I have never been a fan of revisionist history.  The Fifties was an era of certitude.  America was the greatest country in the world.  We had just won the War, defeated the Nazis and the Japs, and were a resurgent economic power,the envy of everyone.  The Church was solidly in place, Republicans and Democrats were exemplary models of democracy and capitalism, the business of General Motors was the business of the United States Government.   If all this was true, certain, and unchallenged, then the certainty of the ethnic moral and social universe was also fixed and unchallenged.

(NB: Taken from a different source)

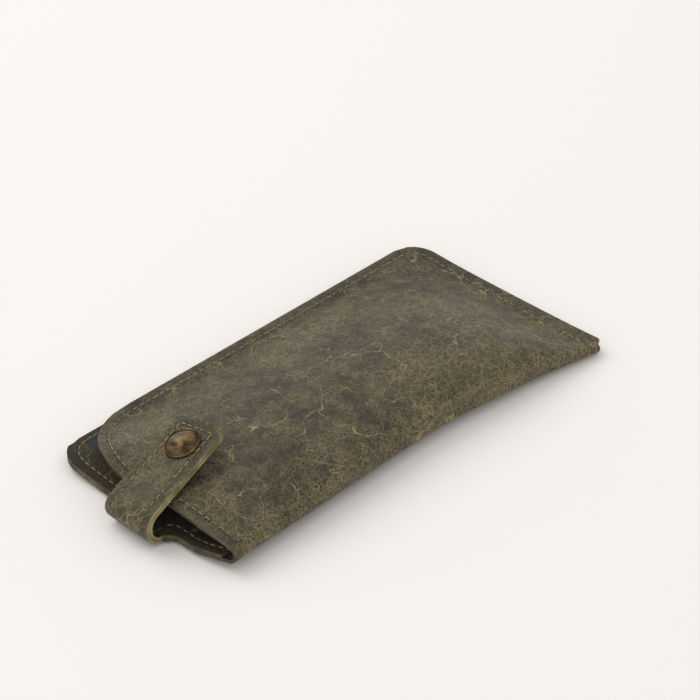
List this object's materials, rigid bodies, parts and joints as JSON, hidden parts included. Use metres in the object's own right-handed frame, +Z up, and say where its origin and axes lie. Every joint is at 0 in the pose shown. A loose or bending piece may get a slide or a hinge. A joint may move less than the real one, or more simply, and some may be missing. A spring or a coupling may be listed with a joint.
{
  "type": "soft pouch glasses case",
  "caption": "Flat leather sleeve for a pair of glasses, open at one end, with a rounded front flap corner and a strap that folds over the mouth and snaps shut.",
  "frame": {"origin": "centre of the bounding box's footprint, on the resting plane", "axes": "+X from the mouth to the closed end, +Y from the folded side to the sewn side, +Z up through the front panel"},
  "size_m": [0.1778, 0.086, 0.024],
  "materials": {
    "leather_olive": "matt pull-up leather, crackled grain",
    "leather_facing": "matt split leather facing",
    "lining_black": "matt black lining",
    "thread_beige": "waxed polyester thread",
    "snap_brass": "antique brass, worn"
  },
  "bodies": {
    "case": {"outer_shell": "leather_olive", "lining": "lining_black", "mouth_facing": "leather_facing", "snap_stud": "snap_brass", "snap_washer": "snap_brass", "snap_post": "snap_brass", "seam_needle_thread": "thread_beige", "seam_bobbin_thread": "thread_beige", "front_mouth_needle_thread": "thread_beige", "front_mouth_bobbin_thread": "thread_beige", "back_mouth_needle_thread": "thread_beige", "back_mouth_bobbin_thread": "thread_beige"},
    "strap_bend": {"strap_bend_leather": "leather_olive", "strap_bend_facing": "leather_facing", "strap_bend_needle_thread": "thread_beige", "strap_bend_bobbin_thread": "thread_beige"},
    "strap_end": {"strap_end_leather": "leather_olive", "strap_end_facing": "leather_facing", "strap_end_needle_thread": "thread_beige", "strap_end_bobbin_thread": "thread_beige", "snap_cap": "snap_brass", "snap_socket": "snap_brass", "snap_spring": "snap_brass"}
  },
  "joints": [
    {"name": "strap_lower_bend", "type": "hinge", "parent": "case", "child": "strap_bend", "pos_m": [-0.08667, -0.00268, 0.00238], "axis": [-0.008, -0.9999, 0.0132], "range_deg": [0, 77]},
    {"name": "strap_upper_bend", "type": "hinge", "parent": "strap_bend", "child": "strap_end", "pos_m": [-0.08783, -0.00226, 0.00972], "axis": [0.004, -0.9943, 0.1068], "range_deg": [0, 77]}
  ],
  "couplings": [
    {"joint": "strap_upper_bend", "follows": "strap_lower_bend", "ratio": 1}
  ]
}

The thing of it was, the stereotypes were not that far off.  Ethnic communities in the Fifties were still very isolated from each other.  The Poles lived in one end of the city, the Italians in other.  The Poles – I later learned from a sophisticated, cosmopolitan Polish co-worker when I travelled to Warsaw just after the fall of the Soviet Union – had come from Silesia, one of the poorest areas of Poland.  I had proudly told him, wishing to establish my bona fides that I came from a well-known city in Connecticut which was over 60 percent Polish. I knew about kielbasa, pierogi, rouladen, and kotlets, and the ways of the babushka-wrapped women I saw in the park.  I could say, nozdrowie (to your health) and bez pracy nie ma pieniędzy (no work, no money).

I got no reaction from my colleague, who was a Polish-Prussian prince whose family had been well under cover during Soviet times but who had reemerged, reclaimed much of their lost land, and were on there way to restoring the family name and fortune.  I repeated my litany of Polish references a number of times.  “I wouldn’t be so proud of your Poles”, he said and went on to relate their boorish, thickwitted, Silesian peasant ways.  So we were right after all, I thought.  Because of their poor, rural, peasant roots, they were not unlike our own Appalachian clodhoppers.  We had put them in the right category.

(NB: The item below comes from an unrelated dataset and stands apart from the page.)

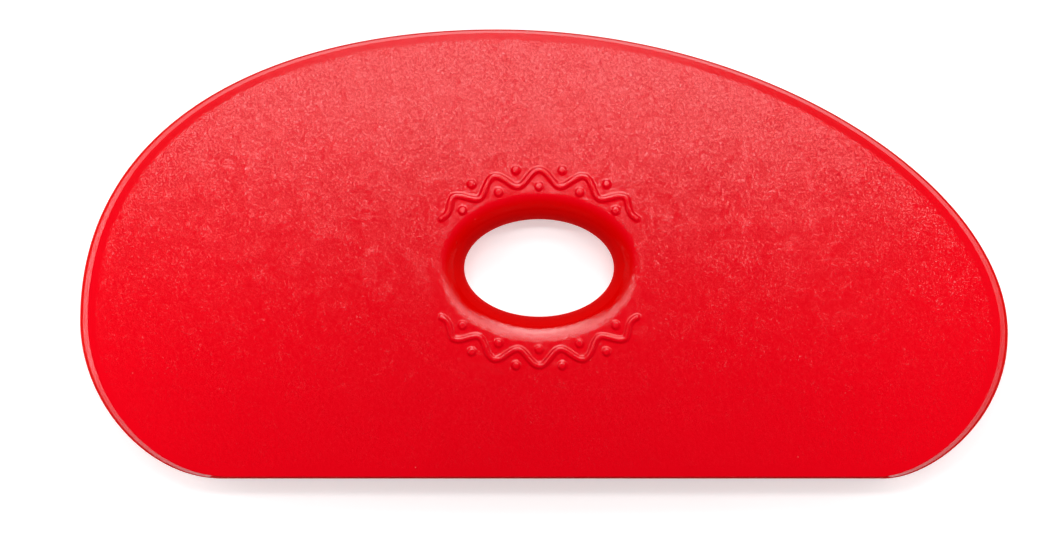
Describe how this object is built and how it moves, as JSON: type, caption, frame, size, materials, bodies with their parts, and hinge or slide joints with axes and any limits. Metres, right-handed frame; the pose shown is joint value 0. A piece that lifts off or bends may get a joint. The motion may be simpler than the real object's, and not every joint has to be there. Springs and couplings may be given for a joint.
{
  "type": "pottery rib",
  "caption": "Soft red pottery rib with a long straight edge, a curved back and an oval finger hole, for shaping and smoothing wet clay.",
  "frame": {"origin": "centre of the bounding box on the plane of the back face, which is the face the rib lies on", "axes": "+X along the straight working edge, +Y from the straight edge to the curved back, +Z out of the marked face"},
  "size_m": [0.105, 0.0508, 0.0062],
  "materials": {
    "polyurethane": "cast soft polyurethane, fine satin grain on the face, smooth at the rim and the lip of the hole"
  },
  "bodies": {
    "root": {"rib": "polyurethane"}
  },
  "joints": []
}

My trips to Poland in the early 90s were memorable for many reasons, perhaps the most important of which was the revelation that all Poles were not like the Silesian Poles of my youth.  Women were beautiful, unlike the steel-toothed, fat, babushka-ed cleaning ladies that came and banged furniture around my house once a week.  There were plenty more aristocrats, Euro-professionals, and artists where my colleague came from.  Poland was Europe.  Even though our stereotyping had been correct, it had – like most stereotypes – been woefully limited.  Accurate to a point, but in the end, ridiculously exaggerated and silly.

Religion was another one of those archetypically stereotyped fixtures of my community in the Fifties.  In addition to being a yid, wop, mick, or polack, you were either a Catholic, Protestant, or Jew.   Those two characteristics were enough for anyone.  What your father did for a living usually followed logically from them – not exactly, of course.  Not all Italians were barbers or crushed rocks for a living.

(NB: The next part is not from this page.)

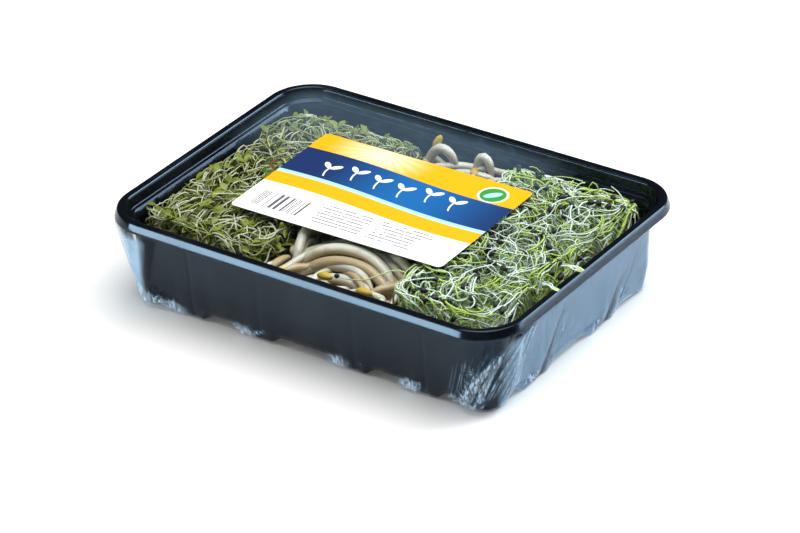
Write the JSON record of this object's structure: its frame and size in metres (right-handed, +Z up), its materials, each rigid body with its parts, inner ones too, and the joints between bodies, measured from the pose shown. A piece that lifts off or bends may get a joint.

I grew up a Catholic, hated Mass and all the trappings of the religion, was forced to suffer through an hour of a Latin service in a hot, airless church, smelling of Saturday night’s liquored bad breath and lilac perfume, and to listen to the whack and thud of browbeating about sin, Purgatory, and particularly damnation.   It was not until I was eleven or twelve did I realize that Protestants did not go on like this.  They talked of social justice, equality, and world peace. They were Episcopalians and not holy roller Baptists, but to me they were streamlined, airy, and sensible.  Just going into a Protestant church, free from the baroque statues and bleeding Christ on the cross, holy water fonts, and celestial angels, was liberating.

From what I could tell from the bar mitzvahs I attended, the Jews were not much different from Catholics, except a lot more foreign language.  Their altar, rituals, comings and goings of the rabbis, were familiar – a lot of rigmarole and secret doings – so I had little interest in the temple.

My two closest friends were a Jew and a Protestant, and we called ourselves The Three Musketeers.  We were too young to talk about religion except to comment on how many presents Bruce got for his bar mitzvah or the piles of toys we got for Christmas.  Bruce’s family kept a kosher house and had a fat Irishwoman as their housekeeper who kept the dairy plates away from the meat dishes.   I was the only one who was interested in religion, or better, churches and rituals, because of my incarceration every Sunday, bullied by sadistic priests.  Bruce seemed happy enough as a Jew.  I got the impression that for him being a Jew was like our seeing him as a Jew – just part of the moral and social order of things.  Herbie, the Protestant, maybe went to church on Sundays, maybe not, depending.  His father wanted a decent show, because these were the days of Rotary and belonging and churchgoing was a must, at least occasionally; but golf beckoned and the 19th hole poker games afterwards.

It is strange but satisfying to think back on those days.  We all, except the WASPs of the West End, struggled through our stereotypes; but enjoyed the freewheeling ethnic free-for-all of the times.  Political correctness was as remote from my New England city as Bujumbura.  Ethnic identity – and the Borscht Belt comedy of our streets based on it – was far from offensive or debilitating.  My daughter had absolutely no idea what I was talking about when I asked how many Italians there were in her class.  Hispanics, blacks she knew; but Italians….?  Color and ethnic background don’t  matter any more, or at least aren’t supposed to.  We are all equal.  We all come equipped with Twenty-First Century glasses which see only the unique individuals before us.  I suppose this is a good thing, but it is way, way less fun.